» Stated goal: The complete listing should be restated exactly.
>> Start Raw data
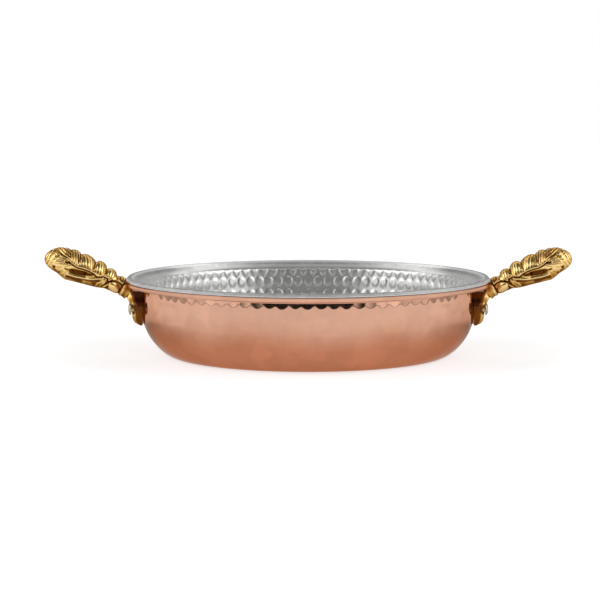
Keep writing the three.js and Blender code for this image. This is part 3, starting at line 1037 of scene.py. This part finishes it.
def serrated_relief(share, across, above):
    """The sloping stripes between the last lobe and the tip."""
    slope = math.radians(23)
    stripe_pitch, link_pitch = 1.3, 1.5
    along = along_leaf(share)
    rise = across * math.cos(slope) - along * math.sin(slope)
    run = across * math.sin(slope) + along * math.cos(slope)
    serrated = smooth_step(above, -0.1, 0.5) * smooth_step(share, 0.715, 0.745)
    serrated *= 1 - smooth_step(share, 0.9, 0.93)
    stripe = np.abs(np.sin(np.pi * rise / stripe_pitch)) ** 0.6 - 0.6
    link = 0.04 * np.cos(2 * np.pi * run / link_pitch)
    return serrated * (1.05 * stripe + link + 0.1)


def petal_relief(share, across, above):
    """The petals under the vein, streaked like a fan from one spot."""
    fan_share, fan_height = 0.66, 1.6
    along = along_leaf(share)
    petal = smooth_step(share, 0.62, 0.72) * (1 - smooth_step(share, 0.9, 0.97))
    petal *= 1 - smooth_step(above, -0.6, 0.0)
    fan = np.arctan2(across - fan_height, along - along_leaf(fan_share))
    streak = np.abs(np.sin(fan * 13 + 0.7 * np.sin(fan * 5)))
    return petal * (0.25 - 0.16 * (1 - streak) ** 2)


def knob_relief(share, across):
    """The leaning oval knob near the root."""
    knob_share, knob_across, lean = 0.195, -2.2, 0.35
    half_length, half_width, height = 4.5, 3.1, 1.4
    over = across - knob_across
    ahead = along_leaf(share - knob_share) - lean * over
    reach = (ahead / half_length) ** 2 + (over / half_width) ** 2
    return height * np.maximum(1 - reach, 0) ** 0.9


def leaf_relief(share, across):
    """The casting's ornament, in millimetres out from the plain leaf.

    share runs from the root to the tip, across is the height over the middle line in millimetres.
    """
    above = across - np.interp(share, *np.array(VEIN).T)
    relief = lobes_relief(share, above)
    relief += serrated_relief(share, across, above)
    relief += petal_relief(share, across, above)
    relief += knob_relief(share, across)
    return with_strokes(relief, share, across, STROKES)


def leaf_frame(handle, share):
    """Points of the middle line and the way up across it, at shares of its length."""
    root = np.array([handle.root_radius, handle.root_height])
    tip = np.array([handle.tip_radius, handle.tip_height])
    reach = tip - root
    curve = np.vstack([[root], bezier(
        root, root + reach * (0.18, 0.36), root + reach * (0.55, 0.83), tip, 400
    )])
    lengths = lengths_along(curve)
    ways = np.gradient(curve, axis=0)
    ways /= np.linalg.norm(ways, axis=1)[:, None]
    spots = share * lengths[-1]
    way = at_lengths(ways, lengths, spots)
    return at_lengths(curve, lengths, spots), np.column_stack([-way[:, 1], way[:, 0]])


def leaf_share(polar):
    """Share of the leaf's length for a share of the way from pole to pole of a sphere."""
    blunt_from, sphere_from = 0.72, 0.69
    round_tip = np.sin(np.clip((polar - sphere_from) / (1 - sphere_from), 0, 1) * np.pi / 2)
    return np.where(
        polar < sphere_from,
        polar * blunt_from / sphere_from,
        blunt_from + (1 - blunt_from) * round_tip,
    )


def leaf_surface(handle, share, turn):
    """Plain leaf: points, and the height over its middle line in millimetres.

    Its top is kept low between root and tip, because the ornament adds height there.
    """
    ornament_room = 0.85
    point, up = leaf_frame(handle, share)
    top = np.interp(share, *np.array(LEAF_TOP).T)
    top = top - ornament_room * smooth_step(share, 0.1, 0.2) * (1 - smooth_step(share, 0.9, 0.96))
    bottom = np.interp(share, *np.array(LEAF_BOTTOM).T)
    wide = np.interp(share, *np.array(LEAF_WIDTH).T) * handle.half_width
    rise = np.cos(turn)
    closing = smooth_step(share, -0.001, 0.02)
    across = np.where(rise > 0, top, bottom) * rise * closing
    side = np.sin(turn) * wide * closing
    spots = point + up * across[:, None] * MM
    return np.column_stack([spots[:, 0], side, spots[:, 1]]), across


def blurred(grid, rows, columns):
    """Averages a grid of heights over a window, twice, wrapping round its second axis."""
    for axis, reach in ((0, rows), (1, columns)):
        for _ in range(2):
            pad = [(0, 0), (0, 0)]
            pad[axis] = (reach, reach)
            wide = np.pad(grid, pad, mode="wrap" if axis else "edge")
            total = np.cumsum(np.insert(wide, 0, 0, axis=axis), axis=axis)
            places = np.arange(grid.shape[axis])
            window = 2 * reach + 1
            low = np.take(total, places, axis=axis)
            high = np.take(total, places + window, axis=axis)
            grid = (high - low) / window
    return grid


def sampled(grid, row, column):
    """Reads a grid between its points, wrapping round its second axis."""
    low_row = np.minimum(row.astype(int), len(grid) - 2)
    low_column = np.floor(column).astype(int)
    row_part, column_part = row - low_row, column - low_column
    total = 0
    for step_row, part_row in ((0, 1 - row_part), (1, row_part)):
        for step_column, part_column in ((0, 1 - column_part), (1, column_part)):
            near = grid[low_row + step_row, (low_column + step_column) % grid.shape[1]]
            total = total + part_row * part_column * near
    return total


def leaf_carving(handle, share, turn, across):
    """How high each point stands over its surroundings, with the patina added.

    It is 0 in the hollows, 0.5 on plain places and 1 on the ridges.
    """
    rows, columns = 360, 256
    row_share = np.repeat(np.linspace(0, 1, rows), columns)
    column_turn = np.tile(np.linspace(-math.pi, math.pi, columns, endpoint=False), rows)
    grid_across = leaf_surface(handle, row_share, column_turn)[1]
    grid = leaf_relief(row_share, grid_across).reshape(rows, columns)
    raised = (grid - blurred(grid, 9, 6)) * 0.9 + (grid - blurred(grid, 28, 20)) * 0.35
    carving = sampled(raised, share * (rows - 1), (turn + math.pi) / FULL_TURN * columns)
    return np.clip(0.5 + with_strokes(carving, share, across, PATINA), 0, 1)


def foot_half_width(handle, height):
    """Half the foot's width at a height: a tongue with round corners, narrowed to the strap."""
    low, high = handle.foot_low, handle.foot_high
    corner, strap, shoulder = 8 * MM, 6.2 * MM, 32 * MM
    inside = np.clip((low + corner - height) / corner, 0, 1)
    rounded = handle.foot_half_width - corner + corner * np.sqrt(1 - inside**2)
    narrowing = np.clip((height - shoulder) / (high - shoulder), 0, 1)
    return rounded - (handle.foot_half_width - strap) * (1 - (1 - narrowing) ** 2)


def foot_outer(handle, wall, height):
    """Radius of the foot's outer face at a height, rounded off at the heel and bent out on top."""
    heel, bend, bend_out = 8 * MM, 26 * MM, 7.2 * MM
    inside = np.clip((handle.foot_low + heel - height) / heel, 0, 1)
    radius = wall + handle.foot_thickness * (1 - 0.95 * inside**2.6) ** 0.45
    rise = np.clip((height - bend) / (handle.foot_high - bend), 0, 1)
    return radius + bend_out * rise**2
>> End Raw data
» Solution to the exercise:
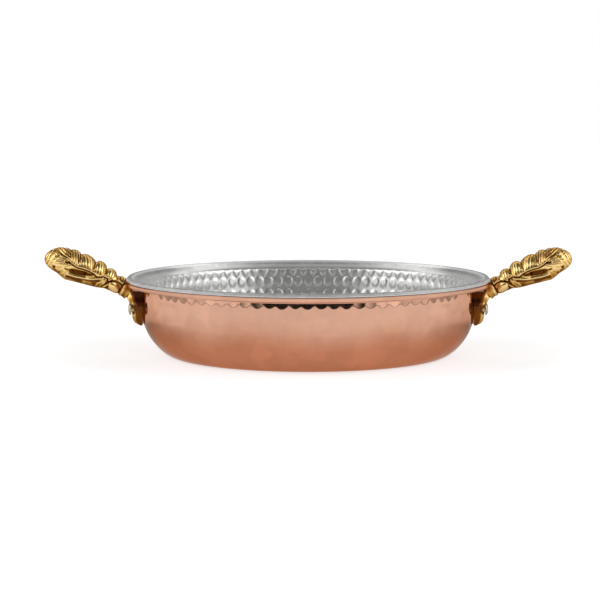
Keep writing the three.js and Blender code for this image. This is part 3, starting at line 1037 of scene.py. This part finishes it.
def serrated_relief(share, across, above):
    """The sloping stripes between the last lobe and the tip."""
    slope = math.radians(23)
    stripe_pitch, link_pitch = 1.3, 1.5
    along = along_leaf(share)
    rise = across * math.cos(slope) - along * math.sin(slope)
    run = across * math.sin(slope) + along * math.cos(slope)
    serrated = smooth_step(above, -0.1, 0.5) * smooth_step(share, 0.715, 0.745)
    serrated *= 1 - smooth_step(share, 0.9, 0.93)
    stripe = np.abs(np.sin(np.pi * rise / stripe_pitch)) ** 0.6 - 0.6
    link = 0.04 * np.cos(2 * np.pi * run / link_pitch)
    return serrated * (1.05 * stripe + link + 0.1)


def petal_relief(share, across, above):
    """The petals under the vein, streaked like a fan from one spot."""
    fan_share, fan_height = 0.66, 1.6
    along = along_leaf(share)
    petal = smooth_step(share, 0.62, 0.72) * (1 - smooth_step(share, 0.9, 0.97))
    petal *= 1 - smooth_step(above, -0.6, 0.0)
    fan = np.arctan2(across - fan_height, along - along_leaf(fan_share))
    streak = np.abs(np.sin(fan * 13 + 0.7 * np.sin(fan * 5)))
    return petal * (0.25 - 0.16 * (1 - streak) ** 2)


def knob_relief(share, across):
    """The leaning oval knob near the root."""
    knob_share, knob_across, lean = 0.195, -2.2, 0.35
    half_length, half_width, height = 4.5, 3.1, 1.4
    over = across - knob_across
    ahead = along_leaf(share - knob_share) - lean * over
    reach = (ahead / half_length) ** 2 + (over / half_width) ** 2
    return height * np.maximum(1 - reach, 0) ** 0.9


def leaf_relief(share, across):
    """The casting's ornament, in millimetres out from the plain leaf.

    share runs from the root to the tip, across is the height over the middle line in millimetres.
    """
    above = across - np.interp(share, *np.array(VEIN).T)
    relief = lobes_relief(share, above)
    relief += serrated_relief(share, across, above)
    relief += petal_relief(share, across, above)
    relief += knob_relief(share, across)
    return with_strokes(relief, share, across, STROKES)


def leaf_frame(handle, share):
    """Points of the middle line and the way up across it, at shares of its length."""
    root = np.array([handle.root_radius, handle.root_height])
    tip = np.array([handle.tip_radius, handle.tip_height])
    reach = tip - root
    curve = np.vstack([[root], bezier(
        root, root + reach * (0.18, 0.36), root + reach * (0.55, 0.83), tip, 400
    )])
    lengths = lengths_along(curve)
    ways = np.gradient(curve, axis=0)
    ways /= np.linalg.norm(ways, axis=1)[:, None]
    spots = share * lengths[-1]
    way = at_lengths(ways, lengths, spots)
    return at_lengths(curve, lengths, spots), np.column_stack([-way[:, 1], way[:, 0]])


def leaf_share(polar):
    """Share of the leaf's length for a share of the way from pole to pole of a sphere."""
    blunt_from, sphere_from = 0.72, 0.69
    round_tip = np.sin(np.clip((polar - sphere_from) / (1 - sphere_from), 0, 1) * np.pi / 2)
    return np.where(
        polar < sphere_from,
        polar * blunt_from / sphere_from,
        blunt_from + (1 - blunt_from) * round_tip,
    )


def leaf_surface(handle, share, turn):
    """Plain leaf: points, and the height over its middle line in millimetres.

    Its top is kept low between root and tip, because the ornament adds height there.
    """
    ornament_room = 0.85
    point, up = leaf_frame(handle, share)
    top = np.interp(share, *np.array(LEAF_TOP).T)
    top = top - ornament_room * smooth_step(share, 0.1, 0.2) * (1 - smooth_step(share, 0.9, 0.96))
    bottom = np.interp(share, *np.array(LEAF_BOTTOM).T)
    wide = np.interp(share, *np.array(LEAF_WIDTH).T) * handle.half_width
    rise = np.cos(turn)
    closing = smooth_step(share, -0.001, 0.02)
    across = np.where(rise > 0, top, bottom) * rise * closing
    side = np.sin(turn) * wide * closing
    spots = point + up * across[:, None] * MM
    return np.column_stack([spots[:, 0], side, spots[:, 1]]), across


def blurred(grid, rows, columns):
    """Averages a grid of heights over a window, twice, wrapping round its second axis."""
    for axis, reach in ((0, rows), (1, columns)):
        for _ in range(2):
            pad = [(0, 0), (0, 0)]
            pad[axis] = (reach, reach)
            wide = np.pad(grid, pad, mode="wrap" if axis else "edge")
            total = np.cumsum(np.insert(wide, 0, 0, axis=axis), axis=axis)
            places = np.arange(grid.shape[axis])
            window = 2 * reach + 1
            low = np.take(total, places, axis=axis)
            high = np.take(total, places + window, axis=axis)
            grid = (high - low) / window
    return grid


def sampled(grid, row, column):
    """Reads a grid between its points, wrapping round its second axis."""
    low_row = np.minimum(row.astype(int), len(grid) - 2)
    low_column = np.floor(column).astype(int)
    row_part, column_part = row - low_row, column - low_column
    total = 0
    for step_row, part_row in ((0, 1 - row_part), (1, row_part)):
        for step_column, part_column in ((0, 1 - column_part), (1, column_part)):
            near = grid[low_row + step_row, (low_column + step_column) % grid.shape[1]]
            total = total + part_row * part_column * near
    return total


def leaf_carving(handle, share, turn, across):
    """How high each point stands over its surroundings, with the patina added.

    It is 0 in the hollows, 0.5 on plain places and 1 on the ridges.
    """
    rows, columns = 360, 256
    row_share = np.repeat(np.linspace(0, 1, rows), columns)
    column_turn = np.tile(np.linspace(-math.pi, math.pi, columns, endpoint=False), rows)
    grid_across = leaf_surface(handle, row_share, column_turn)[1]
    grid = leaf_relief(row_share, grid_across).reshape(rows, columns)
    raised = (grid - blurred(grid, 9, 6)) * 0.9 + (grid - blurred(grid, 28, 20)) * 0.35
    carving = sampled(raised, share * (rows - 1), (turn + math.pi) / FULL_TURN * columns)
    return np.clip(0.5 + with_strokes(carving, share, across, PATINA), 0, 1)


def foot_half_width(handle, height):
    """Half the foot's width at a height: a tongue with round corners, narrowed to the strap."""
    low, high = handle.foot_low, handle.foot_high
    corner, strap, shoulder = 8 * MM, 6.2 * MM, 32 * MM
    inside = np.clip((low + corner - height) / corner, 0, 1)
    rounded = handle.foot_half_width - corner + corner * np.sqrt(1 - inside**2)
    narrowing = np.clip((height - shoulder) / (high - shoulder), 0, 1)
    return rounded - (handle.foot_half_width - strap) * (1 - (1 - narrowing) ** 2)


def foot_outer(handle, wall, height):
    """Radius of the foot's outer face at a height, rounded off at the heel and bent out on top."""
    heel, bend, bend_out = 8 * MM, 26 * MM, 7.2 * MM
    inside = np.clip((handle.foot_low + heel - height) / heel, 0, 1)
    radius = wall + handle.foot_thickness * (1 - 0.95 * inside**2.6) ** 0.45
    rise = np.clip((height - bend) / (handle.foot_high - bend), 0, 1)
    return radius + bend_out * rise**2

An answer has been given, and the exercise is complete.